What they mean to say is: when I was working with a language that enforced pure functions, I had to actually consider purity. It's rare to see a way to enforce purity in procedural languages, whereas most fp langs support it.
Are we talking about even roughly the same concept of functional purity [1]? Nothing is stopping a pure function from representing EOF as -1.

Implementing IO in a "pure" way, is however another discussion.

[1]: https://en.wikipedia.org/wiki/Pure_function

Mostly, do you know of a single procedural language with a concept of IO monads in its stdlibs?
> If by procedural you mean, nonsense, then sure

Why are you being snarky?

They clearly mean the issue of modelling partial functions which would normally be done by a side-effect in a procedural language but can’t in a functional language.

No, they imply that the handling is done by returning a negative number.

I'm being snarky, as is my nature, to highlight the madness of a function called `getchar` returning anything but a `char`.

It's not a great snark given that the C standard considers the signedness of char to be implementation defined, making -1 a valid option, sometimes.
I'm sorry you don't find it great (I still do). Integers are not characters.

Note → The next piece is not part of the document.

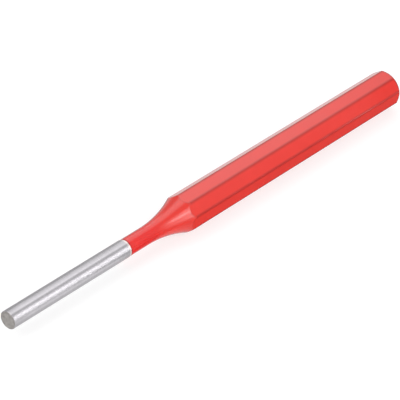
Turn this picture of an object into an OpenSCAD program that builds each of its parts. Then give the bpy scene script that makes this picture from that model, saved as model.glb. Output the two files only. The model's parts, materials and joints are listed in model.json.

Integers are numbers like -1337, 0, and 42.

Characters are things that compose strings of text.

These are not the same kind of thing at all. Just because APIs may be leaky, and some of these APIs are held in very high regard doesn't change that fact.

In the end, integers, floating point numbers, "text\n", emojis etc. are just sequences of bytes. You choose to acknowledge it and take advantage of it, or you don't.
a char isn't a character, though. you can't add two characters together and get another character. it's a number.

getchar() gets a char. not a character.

> the madness of a function called `getchar` returning anything but a `char`

It’s effectively returning a Maybe(char).

But it's not.

A `Maybe<char>` has exactly one `None` variant. While an `int` has many, many negative values.

Also, just calling it `None` (or similar) makes clear what is meant, while `-1` is some magic value.

> while `-1` is some magic value

It's a documented return value. Nothing magic about it.